A single dose of mRNA vaccine proved 81% effective against a SARS-CoV-2 infection.
A recent paper authored by investigators from the University of Arizona Health Sciences has shown that individuals who are vaccinated against COVID-19 are likely to have a shorter course of disease, have more mild symptoms and have a lower viral load than unvaccinated people.
The paper was published in The New England Journal of Medicine.
"If you get vaccinated, about 90% of the time you're not going to get COVID-19," Jeff Burgess, associate dean for research and a professor at the Mel and Enid Zuckerman College of Public Health and principal investigator of the Arizona Healthcare, Emergency Response, and Other Essential Workers Surveillance (AZ HEROES) study said. "Even if you do get it, there will be less of the virus in you and your illness is likely to be much milder."
The paper analyzed data from 2 ongoing studies that are being funded by the US Centers for Disease Control and Prevention (CDC). The 2 studies are the AZ HEROES study and the Abt Associates-led Research on the Epidemiology of SARS-CoV-2 in Essential Response Personnel (RECOVER) study.
The participants of the studies are all health care personnel, first responders, and other essential and frontline workers in eight US locations, who are undergoing weekly nasal swab and quarterly blood tests for COVID-19.

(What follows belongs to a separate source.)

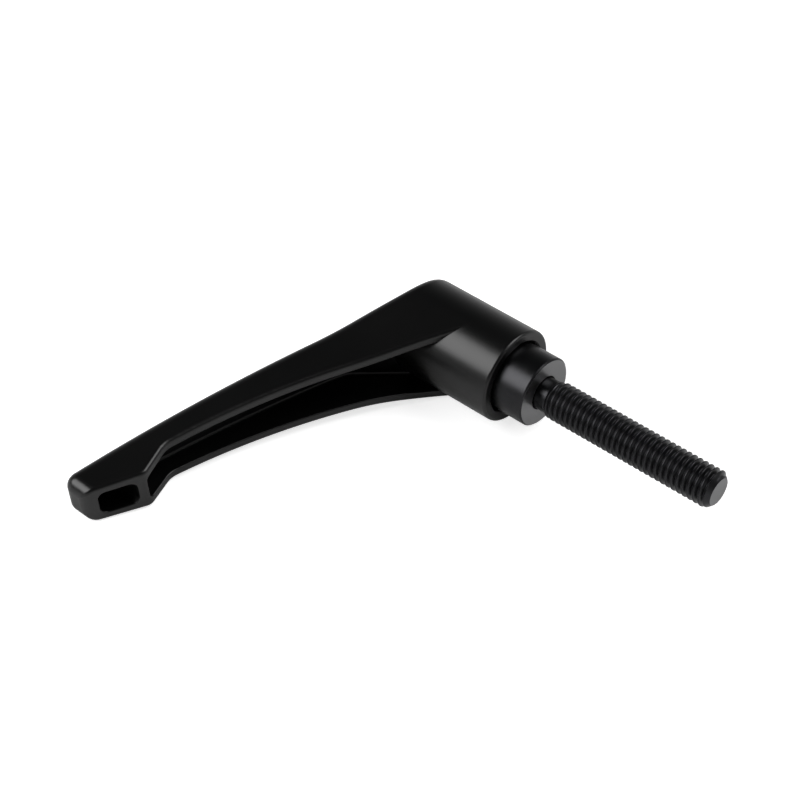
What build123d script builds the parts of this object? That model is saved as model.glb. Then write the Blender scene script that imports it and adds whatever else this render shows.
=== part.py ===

The paper includes data from December 14 to April 10 and found that 2 doses of an mRNA COVID-19 vaccine were 91% effective against infection with SARS-CoV-2. The findings also showed that vaccinated individuals had infections detected for 1 week compared to 2 or more weeks in those not vaccinated.
Additionally, the risk of having COVID-19 with an accompanying fever was 58% lower for vaccinated participants.
"We are still seeing the same high levels of vaccine effectiveness, so we feel good about that," Burgess said. "But more importantly, we've added a number of measures of the severity of infection among individuals who have been vaccinated as a comparison to those who haven't, and we measured how much virus there is and for how long."